ToHTML.png (36.1 KB)

I have found multiple topics about this issue (e.g. Bullet point disappear after html conversion) but the most recent Aspose.Words for .NET is not working still.

Can somebody confirm this problem? I can upload my minimal demo project if needed.

Thanks in advance.

@SemaphoreProxy,

Please ZIP and attach your Word and HTML documents here for testing. We will then investigate the issue on our end and provide you more information.

Hi @awais.hafeez,

I’ve created a ZIP file with the following files: the source RTF, the expected HTML and the actual broken HTML result.

RtfToHtmlBulletPointBug.zip (1.4 KB)

@SemaphoreProxy,

For the sake of any correction, we have logged this problem in our issue tracking system. The ID of this issue is WORDSNET-17576. We will further look into the details of this problem and will keep you updated on the status of this issue. We apologize for your inconvenience.

@SemaphoreProxy,

Regarding WORDSNET-17576, it is to update you that we are actually unable to reproduce the same exact issue on our end. The HTML document that Aspose.Words 18.11 generates on our end from your “RtfToBeConverted.rtf” document differs significantly from the “HtmlResult.html” you provided (see 18.11.zip (666 Bytes)). “HtmlResult.html” contains parts that were supposedly generated by Aspose.Words but the resulting document was obviously post-processed by you. We must make sure we are looking into issues caused by Aspose.Words itself, not by your post-processing code. We used the following code on our end for testing:

Document doc = new Document("D:\\RtfToHtmlBulletPointBug\\RtfToBeConverted.rtf");
doc.Save("D:\\RtfToHtmlBulletPointBug\\18.11.html");

So, please also provide the actual HTML file generated by Aspose.Words showing the undesired behavior, not post-processed one. Thanks for your cooperation.

@awais.hafeez,

there was NO post-processing done from my side. It is Aspose.Words which fails to convert RTF to HTML properly.

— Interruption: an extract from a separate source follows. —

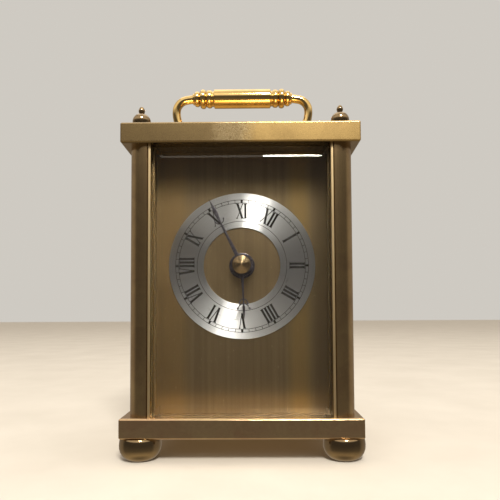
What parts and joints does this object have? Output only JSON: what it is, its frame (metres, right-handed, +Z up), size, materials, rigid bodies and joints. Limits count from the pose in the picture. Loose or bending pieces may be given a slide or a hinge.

Here is the .NET project I used to reproduced your bug: AsposeRtfToHtmlConvertBug.zip (10.2 KB)

I have no licence for the latest 18.11 version so here is the broken result plus the generated watermark: RtfToHtmlResult.zip (31.9 KB)

If you check the HTML you will notice that

<p style="FONT-SIZE: 9pt; MARGIN-BOTTOM: 0pt; MARGIN-TOP: 0pt; MARGIN-LEFT: 72pt; ORPHANS: 0; WIDOWS: 0; TEXT-INDENT: -18pt"><span style="FONT-FAMILY: 'Segoe UI'">·</span><span style="FONT: 7pt 'Times New Roman'; -aw-import: spaces">&nbsp;&nbsp;&nbsp;&nbsp;&nbsp;&nbsp;&nbsp;&nbsp;&nbsp;&nbsp; </span><span style="FONT-FAMILY: 'Segoe UI'">Bullet 1.1</span></p>

is NOT how you do unordered lists in HTML preferably. Aspose.Words should generate <ul> and <li> tags for that.

I depend on you to fix this issue because we use Aspose.Words to convert between RTF and HTML all the time. If Aspose.Words creates <span> tags with 11 &nbsp; space chars, then cross converting bullet lists becomes impossible.

Greetings
SemaphoreProxy

Edit: I just opened your 18.11.html file and noticed, that it is even more broken then my result. While the bullet points are there, the size of the points differ randomly. The numbered list is an unordered list now, too. And for some reason a blank box character is used as a symbol. AsposeOfficialResponse.png (9.2 KB)

Did nobody double check this Aspose.Words output before posting it in the forum?

Edit 2: I made graphic which is an overview of the entire HTML conversion issue: AsposeBugOverview.png (64.7 KB)

@SemaphoreProxy,

Please also check if specifying the HtmlSaveOptions.ExportListLabels option is acceptable for you?

Document doc = new Document("D:\\RtfToHtmlBulletPointBug\\RtfToBeConverted.rtf");

HtmlSaveOptions opts = new HtmlSaveOptions(SaveFormat.Html);
opts.PrettyFormat = true;
opts.ExportListLabels = ExportListLabels.ByHtmlTags;

doc.Save("D:\\RtfToHtmlBulletPointBug\\18.11.html", opts);

Thanks for your cooperation.

1 Like

@awais.hafeez,

setting the property ExportListLabels = ExportListLabels.ByHtmlTags fixed the issue, the conversion works perfectly fine now!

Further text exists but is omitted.